Tableau des galères : La « vie terrible » qu’on y menait « ce n’était pas de recevoir des coups, ce n’était pas d’être, par tous les temps, nu jusqu’à la ceinture, ce n’était pas d’être toujours mouillé (la mer lavant toujours le pont très-bas). Non, ce n’était pas tout cela qui désespérait le forçat. Non pas encore la chétive nourriture, qui le laissait sans force. Le désespoir, c’était d’être scellé pour toujours à la même place, de coucher, manger, dormir là, sous la pluie ou sous les étoiles, de ne pouvoir se retourner, varier l’attitude, d’y trembler de fièvre souvent, d’y languir, d’y mourir, toujours enchaîné et scellé.

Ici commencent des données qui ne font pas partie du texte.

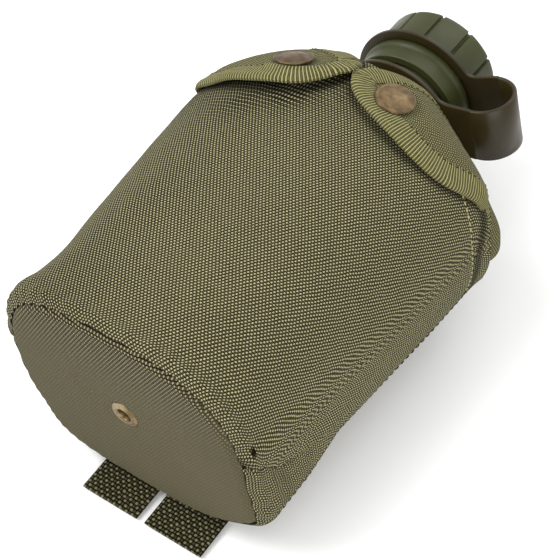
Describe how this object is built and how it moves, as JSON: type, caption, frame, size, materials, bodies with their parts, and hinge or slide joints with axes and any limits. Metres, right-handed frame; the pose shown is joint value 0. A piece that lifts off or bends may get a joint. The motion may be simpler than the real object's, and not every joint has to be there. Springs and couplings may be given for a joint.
{
  "type": "belt canteen",
  "caption": "Plastic belt canteen with a ribbed screw cap on a keeper strap, in a woven cover with two snapped shoulder flaps and webbing straps at the back.",
  "frame": {"origin": "on the surface it lies on, below the middle of the canteen's box", "axes": "lying on its back: +Y along the neck towards the cap, +Z out of the front, +X to the right as seen from the front"},
  "size_m": [0.1406, 0.2215, 0.102],
  "materials": {
    "cover_cloth": "woven nylon",
    "flap_binding": "ribbed binding",
    "pile_lining": "pile",
    "webbing": "coarse webbing",
    "bottle_plastic": "matte",
    "cap_plastic": "satin",
    "strap_plastic": "satin",
    "liner_rubber": "matte",
    "snap_brass": "antique satin"
  },
  "bodies": {
    "canteen": {"cover_front_panel": "cover_cloth", "cover_back_panel": "cover_cloth", "cover_bottom_panel": "cover_cloth", "left_shoulder_panel": "cover_cloth", "right_shoulder_panel": "cover_cloth", "cover_lining": "pile_lining", "bottle_body": "bottle_plastic", "strap_neck_ring": "strap_plastic", "flap_snap_studs": "snap_brass", "flap_snap_posts": "snap_brass", "drain_grommet": "snap_brass", "drain_washer": "snap_brass", "tail_snap_sockets": "snap_brass", "tail_snap_posts": "snap_brass", "webbing_rows": "webbing", "left_strap": "webbing", "right_strap": "webbing"},
    "strap_ring": {"strap_cap_ring": "strap_plastic"},
    "cap": {"cap_shell": "cap_plastic", "cap_liner": "liner_rubber"},
    "left_flap": {"left_flap": "cover_cloth", "left_flap_binding": "flap_binding", "left_snap_cap": "snap_brass", "left_snap_socket": "snap_brass"},
    "right_flap": {"right_flap": "cover_cloth", "right_flap_binding": "flap_binding", "right_snap_cap": "snap_brass", "right_snap_socket": "snap_brass"},
    "left_tail": {"left_strap_tail": "webbing", "left_tail_stud": "snap_brass"},
    "right_tail": {"right_strap_tail": "webbing", "right_tail_stud": "snap_brass"}
  },
  "joints": [
    {"name": "cap_lift", "type": "slide", "parent": "canteen", "child": "strap_ring", "axis": [0, 1, 0], "range_m": [0, 0.0101]},
    {"name": "cap_turn", "type": "hinge", "parent": "strap_ring", "child": "cap", "pos_m": [0, 0.09925, 0.0484], "axis": [0, 1, 0], "range_deg": [0, 720]},
    {"name": "left_flap_open", "type": "hinge", "parent": "canteen", "child": "left_flap", "pos_m": [-0.07096, 0.03275, 0.0678], "axis": [-0.7403, -0.668, -0.076], "range_deg": [0, 80]},
    {"name": "right_flap_open", "type": "hinge", "parent": "canteen", "child": "right_flap", "pos_m": [0.07096, 0.03275, 0.0678], "axis": [-0.7403, 0.668, 0.076], "range_deg": [0, 80]},
    {"name": "left_tail_swing", "type": "hinge", "parent": "canteen", "child": "left_tail", "pos_m": [-0.01905, -0.06175, 0.0026], "axis": [1, 0, 0], "range_deg": [0, 90]},
    {"name": "right_tail_swing", "type": "hinge", "parent": "canteen", "child": "right_tail", "pos_m": [0.01905, -0.06175, 0.0026], "axis": [1, 0, 0], "range_deg": [0, 90]}
  ],
  "couplings": [
    {"joint": "cap_lift", "follows": "cap_turn", "m_per_rad": 0.00079577}
  ]
}
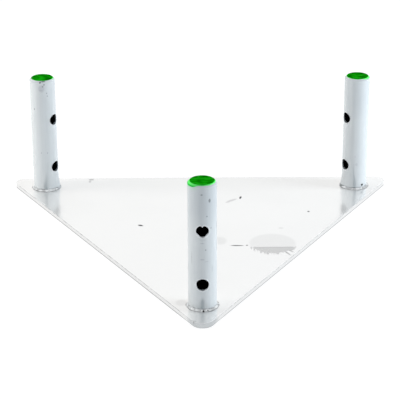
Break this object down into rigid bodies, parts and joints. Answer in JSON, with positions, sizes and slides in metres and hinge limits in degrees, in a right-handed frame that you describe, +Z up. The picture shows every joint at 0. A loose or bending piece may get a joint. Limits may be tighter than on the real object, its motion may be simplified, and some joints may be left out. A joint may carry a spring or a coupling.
{
  "type": "tower base plate",
  "caption": "Triangular steel base plate with rounded corners and upright round stub legs, each cross-drilled, that locate and bolt the legs of a lattice tower.",
  "frame": {"origin": "centre of the plate's bore, on the underside", "axes": "+Z up; the front leg stands at -Y and the rear edge runs along X"},
  "size_m": [0.3826, 0.334, 0.1238],
  "materials": {
    "plate": "hot-dip galvanised, bright",
    "leg": "hot-dip galvanised, bright, tip painted green",
    "weld": "galvanised weld bead"
  },
  "bodies": {
    "root": {"base_plate": "plate", "leg_front": "leg", "leg_right": "leg", "leg_left": "leg", "weld_front": "weld", "weld_right": "weld", "weld_left": "weld"}
  },
  "joints": []
}
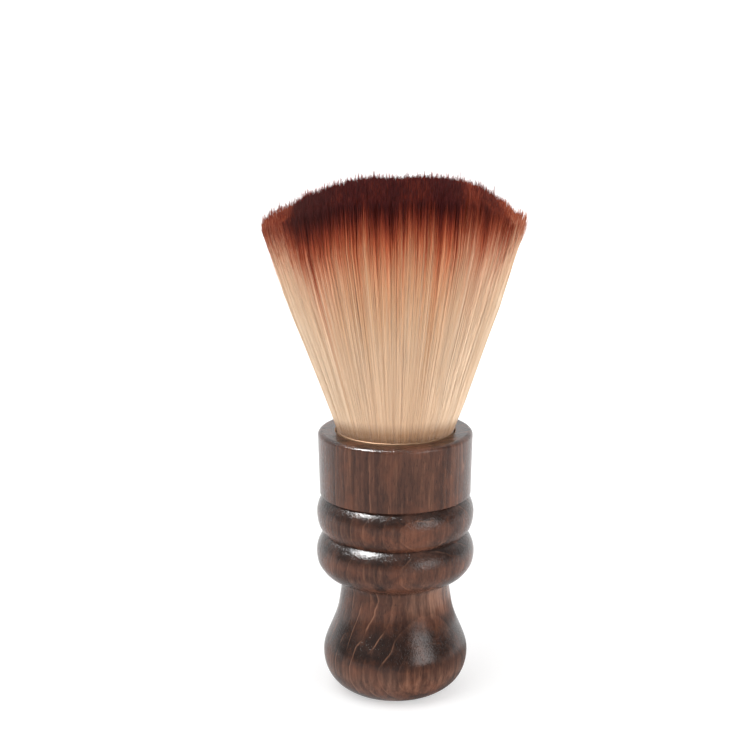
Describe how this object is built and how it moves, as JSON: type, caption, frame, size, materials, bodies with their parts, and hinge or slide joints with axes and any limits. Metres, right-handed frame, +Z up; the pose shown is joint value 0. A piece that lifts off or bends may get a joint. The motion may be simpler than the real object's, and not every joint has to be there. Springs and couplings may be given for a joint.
{
  "type": "neck duster brush",
  "caption": "Barber's neck duster: a turned, lacquered wood handle with a collar, beads and a bulb foot, holding a flared tuft of soft fibres that stands upright.",
  "frame": {"origin": "centre of the flat foot that the brush stands on, on the handle's turning axis", "axes": "+Z up along the turning axis, from the foot to the tips of the tuft; X along the tuft's wide direction, Y along its narrower one"},
  "size_m": [0.0724, 0.0448, 0.145],
  "materials": {
    "stained_wood": "dark walnut stain on beech under a glossy clear lacquer",
    "adhesive": "cured clear amber glue",
    "ferrule_metal": "thin drawn metal, satin, with a rolled lip",
    "resin": "cured translucent potting resin",
    "cord": "twisted natural cord",
    "fibre": "soft synthetic filament, beige, dyed rust red and then dark brown towards the tips"
  },
  "bodies": {
    "handle": {"handle": "stained_wood", "socket_adhesive": "adhesive", "knot_ferrule": "ferrule_metal", "knot_resin": "resin", "binding_cord": "cord", "bristle_root": "fibre"},
    "tuft": {"bristle_head": "fibre"}
  },
  "joints": [
    {"name": "bristle_flex", "type": "hinge", "parent": "handle", "child": "tuft", "pos_m": [0, 0, 0.0763], "axis": [1, 0, 0], "range_deg": [-20, 20], "stiffness_Nm_per_rad": 0.15}
  ]
}
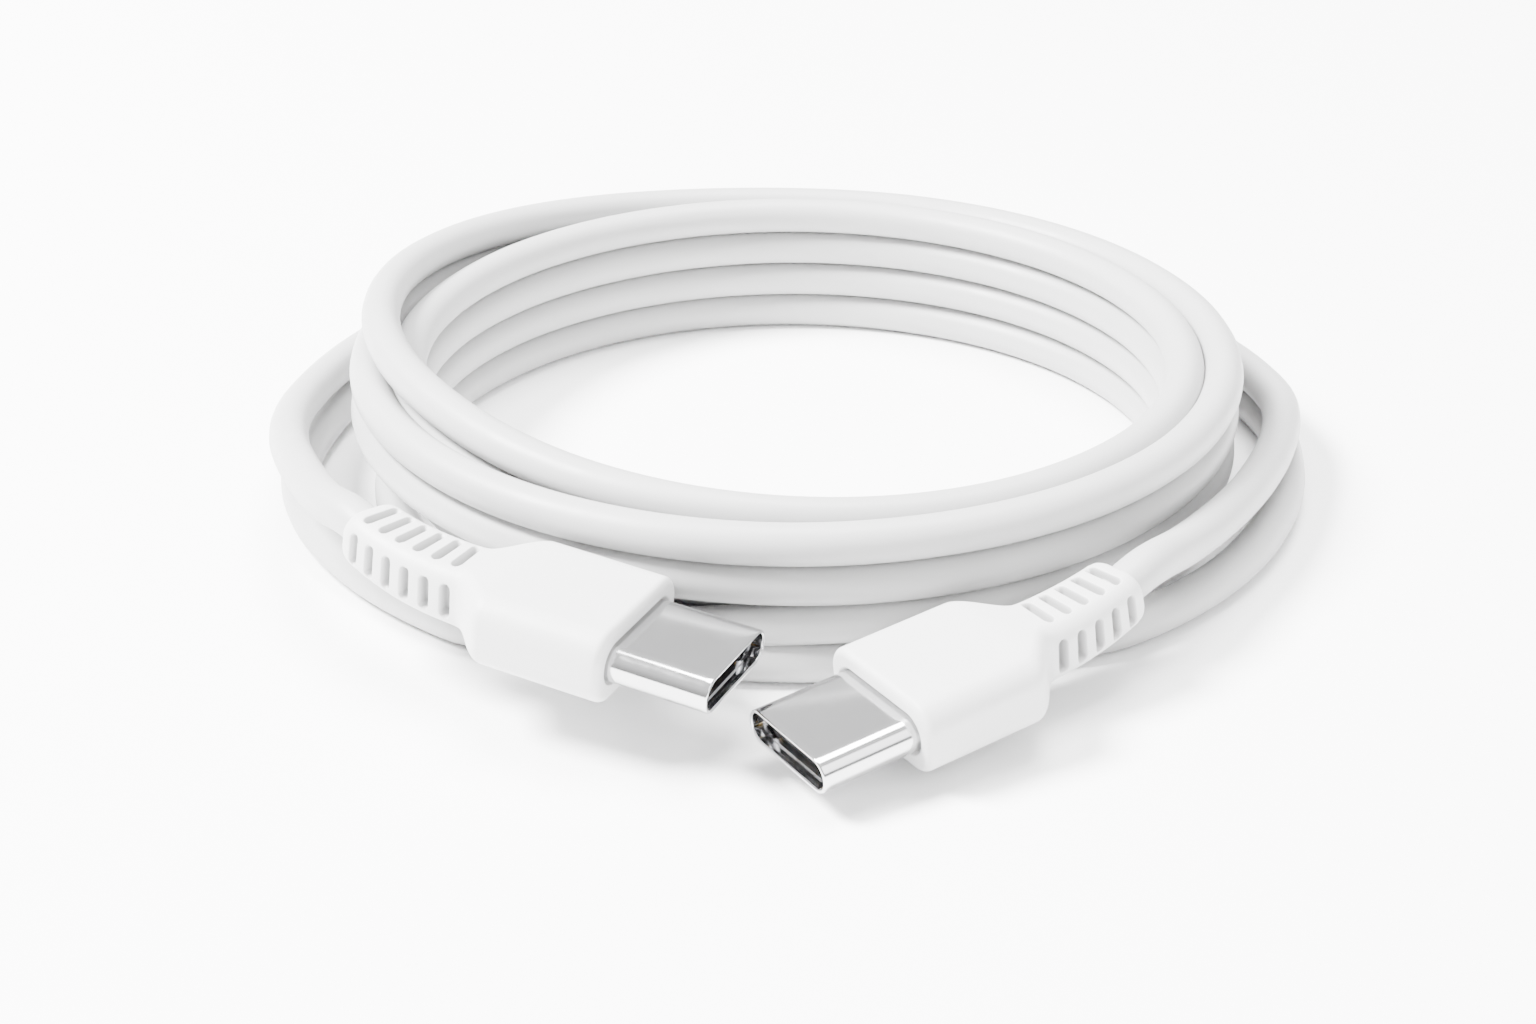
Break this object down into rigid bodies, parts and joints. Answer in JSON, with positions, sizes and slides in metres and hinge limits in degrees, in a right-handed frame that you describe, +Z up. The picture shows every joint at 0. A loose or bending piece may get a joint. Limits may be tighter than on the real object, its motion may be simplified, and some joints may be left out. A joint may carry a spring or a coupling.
{
  "type": "charging cable",
  "caption": "White phone charging cable with a reversible oval plug on each end, wound into a flat ring of turns, its strain reliefs slotted.",
  "frame": {"origin": "on the surface the cable lies on, under the middle of the whole object", "axes": "+Y from the plugs across the ring of turns (the longest extent), +Z up (the shortest), +X across"},
  "size_m": [0.078, 0.086, 0.0122],
  "materials": {
    "plug_white": "satin moulded",
    "relief_white": "satin, flexible",
    "cord_white": "satin, flexible",
    "shell_steel": "polished drawn steel",
    "insulator_black": "matt moulded",
    "contact_gold": "gold plated",
    "spring_steel": "satin",
    "board_green": "solder mask",
    "chip_black": "matt",
    "passives_grey": "matt",
    "solder": "bright",
    "shield_tin": "tinned",
    "inner_plastic": "matt moulded",
    "wire_red": "satin",
    "wire_black": "satin",
    "wire_blue": "satin",
    "wire_green": "satin",
    "wire_white": "satin"
  },
  "bodies": {
    "cord": {"coil_stack": "cord_white", "loose_turns": "cord_white", "left_lead": "cord_white", "right_lead": "cord_white", "left_floor_turn": "cord_white", "right_floor_turn": "cord_white", "left_cord_stub": "cord_white", "right_cord_stub": "cord_white"},
    "left_plug": {"left_plug_shell": "shell_steel", "left_insulator": "insulator_black", "left_contact_tails_upper": "contact_gold", "left_contact_tails_lower": "contact_gold", "left_ground_springs": "spring_steel", "left_circuit_board": "board_green", "left_control_chip": "chip_black", "left_board_passives": "passives_grey", "left_solder_joints": "solder", "left_shield_upper": "shield_tin", "left_shield_lower": "shield_tin", "left_jacket_end": "cord_white", "left_crimp_ferrule": "shield_tin", "left_power_wire": "wire_red", "left_ground_wire": "wire_black", "left_control_wire": "wire_blue", "left_data_wire_positive": "wire_green", "left_data_wire_negative": "wire_white", "left_inner_mould": "inner_plastic", "left_plug_body": "plug_white", "left_strain_relief": "relief_white"},
    "left_latch_a": {"left_latch_arm_a": "spring_steel"},
    "left_latch_b": {"left_latch_arm_b": "spring_steel"},
    "left_contact_row_upper": {"left_contacts_upper": "contact_gold"},
    "left_contact_row_lower": {"left_contacts_lower": "contact_gold"},
    "right_plug": {"right_plug_shell": "shell_steel", "right_insulator": "insulator_black", "right_contact_tails_upper": "contact_gold", "right_contact_tails_lower": "contact_gold", "right_ground_springs": "spring_steel", "right_circuit_board": "board_green", "right_control_chip": "chip_black", "right_board_passives": "passives_grey", "right_solder_joints": "solder", "right_shield_upper": "shield_tin", "right_shield_lower": "shield_tin", "right_jacket_end": "cord_white", "right_crimp_ferrule": "shield_tin", "right_power_wire": "wire_red", "right_ground_wire": "wire_black", "right_control_wire": "wire_blue", "right_data_wire_positive": "wire_green", "right_data_wire_negative": "wire_white", "right_inner_mould": "inner_plastic", "right_plug_body": "plug_white", "right_strain_relief": "relief_white"},
    "right_latch_a": {"right_latch_arm_a": "spring_steel"},
    "right_latch_b": {"right_latch_arm_b": "spring_steel"},
    "right_contact_row_upper": {"right_contacts_upper": "contact_gold"},
    "right_contact_row_lower": {"right_contacts_lower": "contact_gold"}
  },
  "joints": [
    {"name": "left_plug_bend", "type": "hinge", "parent": "cord", "child": "left_plug", "pos_m": [-0.02419, -0.02613, 0.0078], "axis": [-0.4047, -0.909, -0.0995], "range_deg": [0, 20], "stiffness_Nm_per_rad": 0.01, "deforming": ["left_strain_relief", "left_cord_stub"]},
    {"name": "left_latch_a_spread", "type": "hinge", "parent": "left_plug", "child": "left_latch_a", "pos_m": [-0.0075, -0.02985, 0.00633], "axis": [0.0796, -0.0354, 0.9962], "range_deg": [0, 1.8], "stiffness_Nm_per_rad": 0.002},
    {"name": "left_latch_b_spread", "type": "hinge", "parent": "left_plug", "child": "left_latch_b", "pos_m": [-0.01026, -0.03605, 0.00633], "axis": [-0.0796, 0.0354, -0.9962], "range_deg": [0, 1.8], "stiffness_Nm_per_rad": 0.002},
    {"name": "left_upper_contacts_lift", "type": "hinge", "parent": "left_plug", "child": "left_contact_row_upper", "pos_m": [-0.00894, -0.03292, 0.00676], "axis": [-0.4067, -0.9135, 0], "range_deg": [0, 1.8], "stiffness_Nm_per_rad": 0.002},
    {"name": "left_lower_contacts_lift", "type": "hinge", "parent": "left_plug", "child": "left_contact_row_lower", "pos_m": [-0.00901, -0.03289, 0.00592], "axis": [0.4067, 0.9135, 0], "range_deg": [0, 1.8], "stiffness_Nm_per_rad": 0.002},
    {"name": "right_plug_bend", "type": "hinge", "parent": "cord", "child": "right_plug", "pos_m": [0.0182, -0.02748, 0.00493], "axis": [-0.5419, 0.8345, 0.0995], "range_deg": [0, 20], "stiffness_Nm_per_rad": 0.01, "deforming": ["right_strain_relief", "right_cord_stub"]},
    {"name": "right_latch_a_spread", "type": "hinge", "parent": "right_plug", "child": "right_latch_a", "pos_m": [0.00661, -0.03906, 0.00338], "axis": [-0.0804, -0.0522, 0.9954], "range_deg": [0, 1.8], "stiffness_Nm_per_rad": 0.002},
    {"name": "right_latch_b_spread", "type": "hinge", "parent": "right_plug", "child": "right_latch_b", "pos_m": [0.00291, -0.03337, 0.00338], "axis": [0.0804, 0.0522, -0.9954], "range_deg": [0, 1.8], "stiffness_Nm_per_rad": 0.002},
    {"name": "right_upper_contacts_lift", "type": "hinge", "parent": "right_plug", "child": "right_contact_row_upper", "pos_m": [0.00481, -0.03618, 0.00381], "axis": [-0.5446, 0.8387, 0], "range_deg": [0, 1.8], "stiffness_Nm_per_rad": 0.002},
    {"name": "right_lower_contacts_lift", "type": "hinge", "parent": "right_plug", "child": "right_contact_row_lower", "pos_m": [0.00488, -0.03614, 0.00298], "axis": [0.5446, -0.8387, 0], "range_deg": [0, 1.8], "stiffness_Nm_per_rad": 0.002}
  ]
}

» La cale, où quelquefois on mettait le mourant, qui eût gêné trop la manœuvre, en faisait bien vite un cadavre. L’odeur y était si terrible qu’on défaillait en y entrant. On y était mangé des poux. « Quand j’étais forcé d’y entrer, dit l’aumônier Bion, j’étais à l’instant suffoqué et couvert de vermine. Pour confesser, il me fallait, dans ce lieu si étroit, me coucher le long de l’agonisant, parfois tout contre un autre qui déjà avait expiré » ».
J’ai lu ailleurs que Colbert, qui a si sérieusement augmenté la part du commerce français dans la traite, a aussi considérablement augmenté la pratique des galères. Il y avait là surtout des Turcs et des Français criminels – et dans la rubrique « criminels », il faut surtout entendre pauvres et, après 1685, protestants. Il y a cette conversation curieuse, dans un salon chamarré d’or, entre le marquis de Seignelay (Colbert) et son intendant des Galères, où Colbert remarque avec quelque impatience qu’un bien trop grand nombre de galériens mourait chaque jour ; à quoi l’intendant répondit en manière de défense qu’ils se consumaient de chagrin et d’ennui. Vraiment.
§§ La science et la méthode ont rendu le passé moins merveilleux, mais plus mystérieux. Il faut bien se rendre compte que la fonction du merveilleux, c’était l’explication totale. En jetant une lumière fabuleuse sur le moindre événement, la fable peut-être le rend étonnant, mais en tout cas, elle lui enlève toute part d’ombre. Il est probable que le merveilleux dérive en partie du fait que les gens préfèrent encore mieux imaginer des choses incroyables, que de laisser, dans un événement, des zones d’ombre venant de l’impossibilité naturelle de tout voir. C’est aussi pourquoi certaines explications paraissent si ridicules ou puériles. Je lis dans Boubou Hama que les paysans Songhay de Boubon s’imaginent que les Mossi sont une branche des Songhay, qui se distinguent par le fait de n’avoir pas de riz (Mo si, en Songhay, veut dire « pas de riz »). C’est une ancienne pratique humaine de vouloir trouver l’origine d’un groupe dans son nom, et la part d’ombre énorme, inexpliquée, ici, c’est pourquoi les Mossi parlent une autre langue, dans laquelle Mo si ne veut certainement pas dire « pas de riz ». Les paysans de Boubon trouveraient une telle objection stupide, car la chaîne d’explication qui vaut pour eux, c’est celle de la vérité linguistique et génétique, selon laquelle, sans aucun mystère ni accroc, toute une série de populations du côté du Gourma descendent de quelques individus Songhay et de leurs actions et propos (Arrivé en pays Mossi, le fondateur Songhay de cette population aurait dit : « Eh bien, nous voilà arrivés là où il n’y a point de riz » : Sohon ya ir to nan kan mo si – évidemment, ceci renvoie aussi à l’importance du riz dans l’alimentation des Songhay, peuple fluvial).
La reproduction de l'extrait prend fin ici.